■ **DIRECTIONS**:
Restate word for word the lines of the data below, from the first through the one that has "spout on -X.".

■ **Modeling code records**:
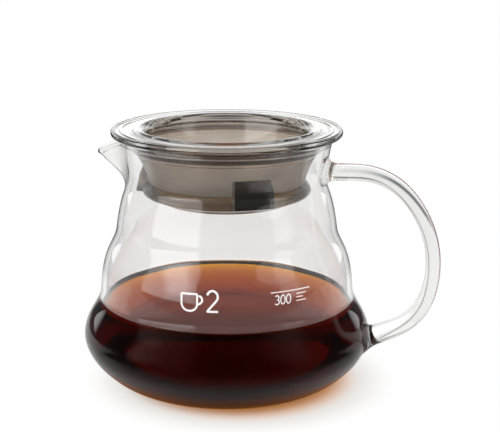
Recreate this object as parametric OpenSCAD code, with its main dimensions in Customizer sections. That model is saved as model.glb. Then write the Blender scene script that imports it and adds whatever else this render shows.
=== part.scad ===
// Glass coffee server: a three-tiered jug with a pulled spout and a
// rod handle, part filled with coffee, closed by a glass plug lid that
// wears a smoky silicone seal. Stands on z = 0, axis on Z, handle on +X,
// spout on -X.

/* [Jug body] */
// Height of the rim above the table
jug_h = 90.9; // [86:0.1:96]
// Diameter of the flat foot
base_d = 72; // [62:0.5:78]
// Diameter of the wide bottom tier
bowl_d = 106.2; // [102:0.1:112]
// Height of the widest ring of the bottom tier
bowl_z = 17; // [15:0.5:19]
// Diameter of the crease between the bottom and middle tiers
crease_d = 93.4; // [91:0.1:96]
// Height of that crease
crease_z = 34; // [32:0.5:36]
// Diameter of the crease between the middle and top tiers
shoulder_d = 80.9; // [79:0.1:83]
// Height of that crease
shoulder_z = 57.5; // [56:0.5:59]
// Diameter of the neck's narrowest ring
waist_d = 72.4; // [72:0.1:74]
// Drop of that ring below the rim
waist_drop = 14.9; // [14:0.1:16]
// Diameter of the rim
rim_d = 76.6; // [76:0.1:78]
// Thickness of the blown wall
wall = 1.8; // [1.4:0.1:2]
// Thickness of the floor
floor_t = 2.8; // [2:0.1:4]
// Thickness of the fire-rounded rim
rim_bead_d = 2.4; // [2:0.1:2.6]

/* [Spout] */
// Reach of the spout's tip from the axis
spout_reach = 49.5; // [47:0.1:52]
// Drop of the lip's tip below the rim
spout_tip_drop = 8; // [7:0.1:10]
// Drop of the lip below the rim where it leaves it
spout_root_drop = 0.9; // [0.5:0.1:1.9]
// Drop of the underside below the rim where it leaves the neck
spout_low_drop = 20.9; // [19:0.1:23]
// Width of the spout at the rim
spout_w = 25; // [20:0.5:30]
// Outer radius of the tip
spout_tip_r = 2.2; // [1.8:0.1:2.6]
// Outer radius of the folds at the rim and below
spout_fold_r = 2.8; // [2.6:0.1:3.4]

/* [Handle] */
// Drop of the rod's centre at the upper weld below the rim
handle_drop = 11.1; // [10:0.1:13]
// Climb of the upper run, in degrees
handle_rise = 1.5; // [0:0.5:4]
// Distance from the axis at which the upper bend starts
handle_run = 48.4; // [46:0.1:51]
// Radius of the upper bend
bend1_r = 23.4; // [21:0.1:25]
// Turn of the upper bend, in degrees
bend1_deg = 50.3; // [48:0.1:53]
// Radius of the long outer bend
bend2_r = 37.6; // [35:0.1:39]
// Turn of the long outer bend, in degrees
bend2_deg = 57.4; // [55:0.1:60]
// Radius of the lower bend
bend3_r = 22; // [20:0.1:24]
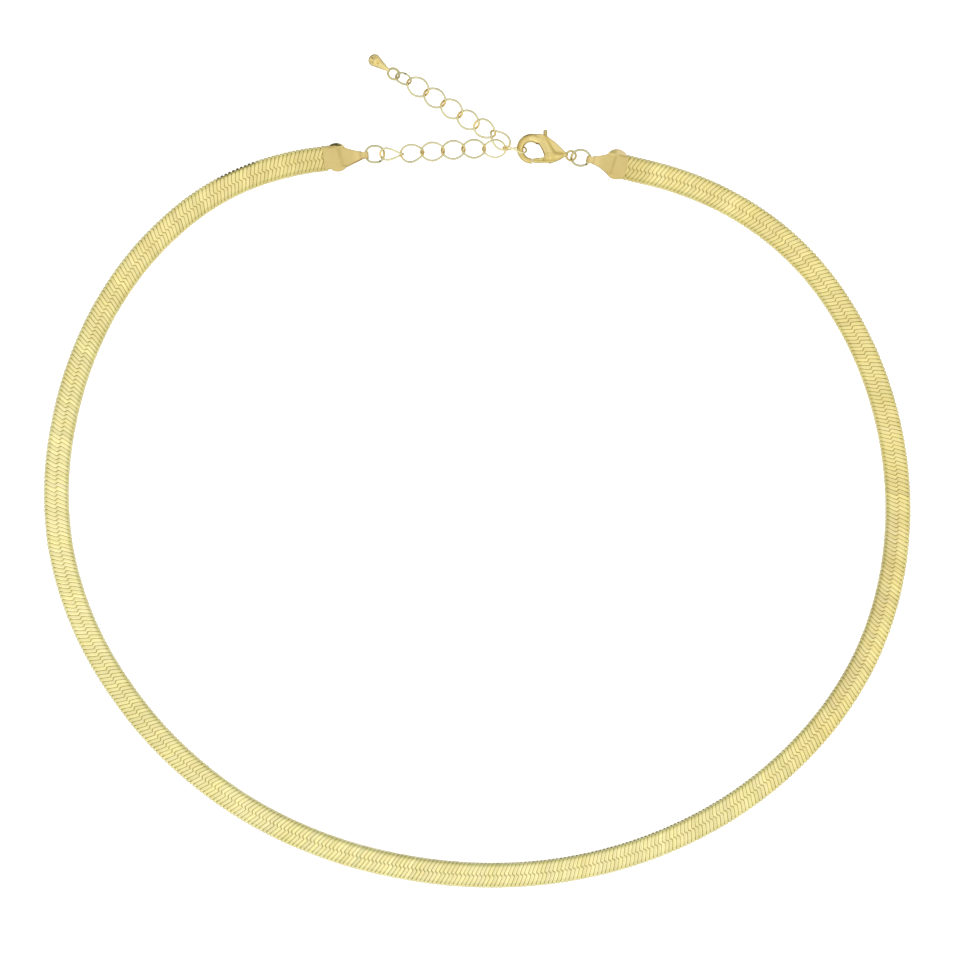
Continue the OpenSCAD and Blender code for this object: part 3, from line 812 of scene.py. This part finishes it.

■ **EXPECTED ANSWER**:
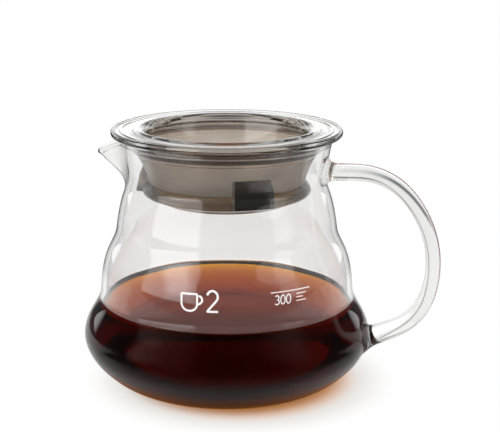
Recreate this object as parametric OpenSCAD code, with its main dimensions in Customizer sections. That model is saved as model.glb. Then write the Blender scene script that imports it and adds whatever else this render shows.
=== part.scad ===
// Glass coffee server: a three-tiered jug with a pulled spout and a
// rod handle, part filled with coffee, closed by a glass plug lid that
// wears a smoky silicone seal. Stands on z = 0, axis on Z, handle on +X,
// spout on -X.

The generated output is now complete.